I was happily giving all my usual replies. I am a little puzzled when I read comments that the West thinks of India as a land of Maharajas, naked sadhus and snake-charmers. May be it was so, some decades ago and may be it is still so in some far flung jhumritalaiyas in America.
Today, the perception among the educated, however, is of India as teeming with whiz kids and Lakshmi Mittals. Perceptions are always different from realities, I guess.
"In your short experience of this country what do you find the strangest?" a lady to my right asked. I turned to look at her as this was an unusual question. She looked bright and inquisitive with mirth-filled eyes. She seemed like the American who genuinely cares for what the world thinks of America. I thought for a moment.
"The strangest? The most inexplicable? Frankly, I don't understand at all the attachment to guns and the failure to ban them. Every evening on television, I see so many senseless shoot outs. In this day and age, and with all the killing, how can a nation allow people to buy guns so easily and freely," I said.
She nodded agreeably but the evening was not the same again.
I know from newspapers and television that 'Guns' are serious business in America, literally and figuratively. They are a major electoral issue, have huge lobbies on either side and compete with only 'God' in terms of the intensity and extent of the debate. It is also a deeply divisive issue. Obviously I had touched a sensitive subject which evokes strong reactions even in super-cool San Francisco.
"The right to bear arms is guaranteed in the American constitution and in fact is the second amendment, next only to the right to free speech, the first," said a very well dressed affluent looking elderly person. He seemed very calm but said this with such authority that I mentally labeled him as the judge. "It is a fundamental matter of our laws," he said "And no one will be able to take away the guns ever."
"But why?" I persisted. "I know a little bit about the history and the circumstances 200 years ago, when there was really no authority and each man had to defend himself and his property as he rode to the new frontiers, but today?" I asked. "Shouldn't laws change with time?"
"It is the same frontier spirit that we have still," this was from a rugged tall man who almost looked like Clint Eastwood. Unlike the judge, he was in designer jeans with a beautifully cut brown coat in velvet. "Apart from the constitutional guarantees about the right to guns, all of us in America believe that you need them for self-defense," he said equably, but I had the sensation that if I challenged this rather far-fetched notion, he may 'draw'.
"Don't be ridiculous," said the elderly lady next to him. "This is one of our stupidities. Do you know that one third of all American houses have a gun? And that we have over 200 million arms in this country, almost one for every person. And that last year 30,000 persons were killed by guns. Compare that with 50 in the UK," she said strongly and I found all the ladies nodding at her logic and a few men as well. I was frankly startled by these figures, but no one disputed them and later at home when I researched, I found that she had underestimated the prevalence of guns, if anything.
"Half of them are suicides or accidents, Martha. Don't exaggerate," said Clint with a glint in his eye.
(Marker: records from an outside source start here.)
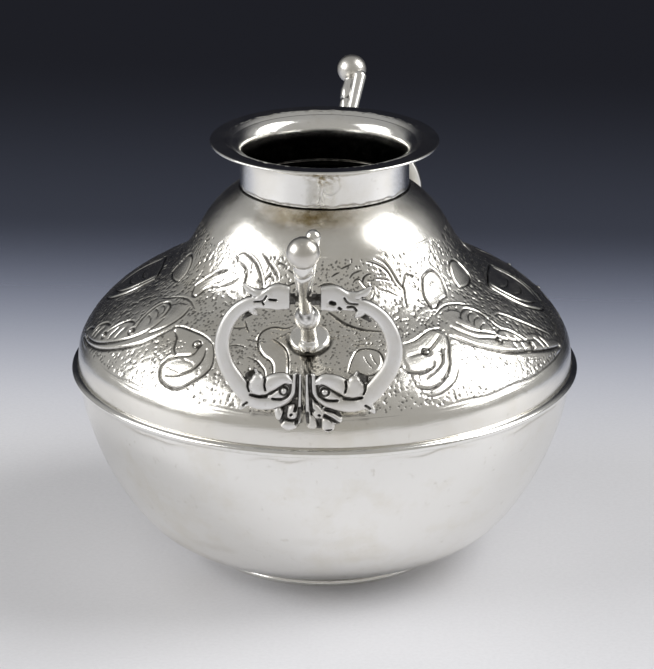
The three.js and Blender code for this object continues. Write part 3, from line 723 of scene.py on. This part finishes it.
def bowl():
    """The plain lower half, with a rough solder seam under the wire."""
    outside = spline(BOWL_OUTLINE[2:], 150)
    floor = spline(BOWL_OUTLINE[:3], 16)[:-1]
    outside = np.concatenate([floor, outside])
    outside[0, 0] = 0.02
    loop = shell_loop(outside, 60)
    angle = around(PLAIN_COLUMNS)
    turn, up = angle[None, :], loop[:, 1:2]
    lift = hammered(turn, up, 3) * np.clip(loop[:, :1] / 30, 0, 1)
    seam = bell(up + 2.6 + 0.5 * wobble(turn, 0 * up, 25, 40, 31), 0.45)
    seam = seam * np.clip(0.4 + wobble(turn, 0 * up, 12, 12, 32), 0, 1)
    outer = (np.arange(len(loop)) < len(outside))[:, None]
    piece = turned("bowl_skin", loop, PLAIN_COLUMNS, lift + 0.10 * seam * outer)
    # Painted shade: the inside is dark. The outside carries tarnish along the solder seam.
    store(piece, "tarnish_and_shade", np.where(outer, 0.35 * seam, 0.8).ravel())
    cloud = np.clip(0.5 * wobble(turn, 3 * up, 20, 9, 33) - 0.35, 0, 0.4)
    low_stain = cloud * np.clip((-up - 25) / 20, 0, 1)
    store(piece, "stain", (np.maximum(0.3 * seam, low_stain) * outer).ravel())
    finish_piece(piece, "bowl", "pot", PLAIN)


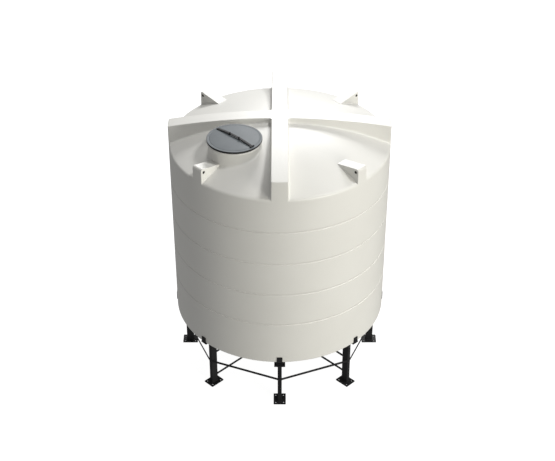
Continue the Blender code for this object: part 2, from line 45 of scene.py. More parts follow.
def moulded(name, pale, deep, patch, sheen, grain, relief):
    """A finish with soft patches of tint, uneven sheen and a fine grain."""
    made = bpy.data.materials.new(name)
    made.use_nodes = True
    nodes, link = made.node_tree.nodes, made.node_tree.links.new
    shader = nodes["Principled BSDF"]
    place = nodes.new("ShaderNodeTexCoord")
    clouds = nodes.new("ShaderNodeTexNoise")
    clouds.inputs["Scale"].default_value = patch
    clouds.inputs["Detail"].default_value = 5.0
    tint = nodes.new("ShaderNodeValToRGB")
    tint.color_ramp.elements[0].position = 0.30
    tint.color_ramp.elements[0].color = (*deep, 1.0)
    tint.color_ramp.elements[1].position = 0.70
    tint.color_ramp.elements[1].color = (*pale, 1.0)
    fine = nodes.new("ShaderNodeTexNoise")
    fine.inputs["Scale"].default_value = grain
    fine.inputs["Detail"].default_value = 3.0
    gloss = nodes.new("ShaderNodeMapRange")
    gloss.inputs["To Min"].default_value = sheen[0]
    gloss.inputs["To Max"].default_value = sheen[1]
    peel = nodes.new("ShaderNodeBump")
    peel.inputs["Distance"].default_value = relief
    for texture in (clouds, fine):
        link(place.outputs["Object"], texture.inputs["Vector"])
    link(clouds.outputs["Fac"], tint.inputs["Fac"])
    link(tint.outputs["Color"], shader.inputs["Base Color"])
    link(fine.outputs["Fac"], gloss.inputs["Value"])
    link(gloss.outputs["Result"], shader.inputs["Roughness"])
    link(fine.outputs["Fac"], peel.inputs["Height"])
    link(peel.outputs["Normal"], shader.inputs["Normal"])
    return made


polyethylene = moulded(
    "white polyethylene", (0.715, 0.708, 0.672), (0.690, 0.682, 0.645), 1.6,
    (0.36, 0.50), 85.0, 0.0009)


def add_piece(name, bm, finish, slot, body, *nodes):
    """Finish a piece, join it to its body and let it stand for its CAD nodes."""
    bmesh.ops.remove_doubles(bm, verts=bm.verts, dist=1e-6)
    bmesh.ops.recalc_face_normals(bm, faces=bm.faces)
    mesh = bpy.data.meshes.new(name)
    bm.to_mesh(mesh)
    bm.free()
    mesh.materials.append(finish)
    mesh.shade_smooth()
    mesh.set_sharp_from_angle(angle=math.radians(38))
    obj = bpy.data.objects.new(name, mesh)
    bpy.context.scene.collection.objects.link(obj)
    even = obj.modifiers.new("even shading", "WEIGHTED_NORMAL")
    even.keep_sharp = True
    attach(obj, body)
    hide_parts(*nodes)
    return obj


def wrap(bm, rows, closed=False):
    """Skin over a row of like rings of points."""
    rings = [[bm.verts.new(point) for point in row] for row in rows]
    pairs = list(zip(rings, rings[1:]))
    if closed:
        pairs.append((rings[-1], rings[0]))
    for near, far in pairs:
        for j in range(len(near)):
            k = (j + 1) % len(near)
            bm.faces.new((near[j], near[k], far[k], far[j]))
    return rings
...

"But killed by guns, nevertheless," she replied not accepting his classification of deaths by intention.
"Our problem is how to start disarming. The moment there is some talk of even gun licensing or control, the entrenched lobbies such as the Rifle Association jump in," said a professorial looking man, who seemed the anti-thesis of our Clint Eastwood.
"More people die in road accidents than by guns. Should we ban cars, then? Cars don't kill. Bad drivers do. Similarly, Guns don't kill. People do," said the judge.
"Don't be daft," said the lady to my side who had started it all. "That is the oldest cliché of all. It is a slogan. What about all the outrages that we see of children in school mowing down classmates, of families being destroyed in a rage. I agree with the Indian gentleman here. This is the most irrational aspect of our country," she said now impassioned.
"Let us change the subject," said the hostess. Her party was getting too contentious.
"OK. But let me just ask you this. If your family, your wife and kids are threatened would you rather have a gun and defend them or would you rather go to the police?" asked Eastwood. He was looking directly at me.
It was a bizarre question and I was uncomfortable, but he persisted: "What would you do?"
"If my family is threatened? I will go to the police, naturally," I had to say. I could not picture myself with a revolver in my hand defending my property!
"There is nothing natural about it. I would defend myself. Shoot the bastard, the intruder. Most Americans would. Guns define our identity. That and to be assertive," he said even as others looked uneasy.
"Well, to be argumentative defines the Indian identity," I said secure in the knowledge that he would not know that I was repeating Amartya Sen, "But today, this Indian will not argue this further."
The hostess looked relieved as she brought the dessert.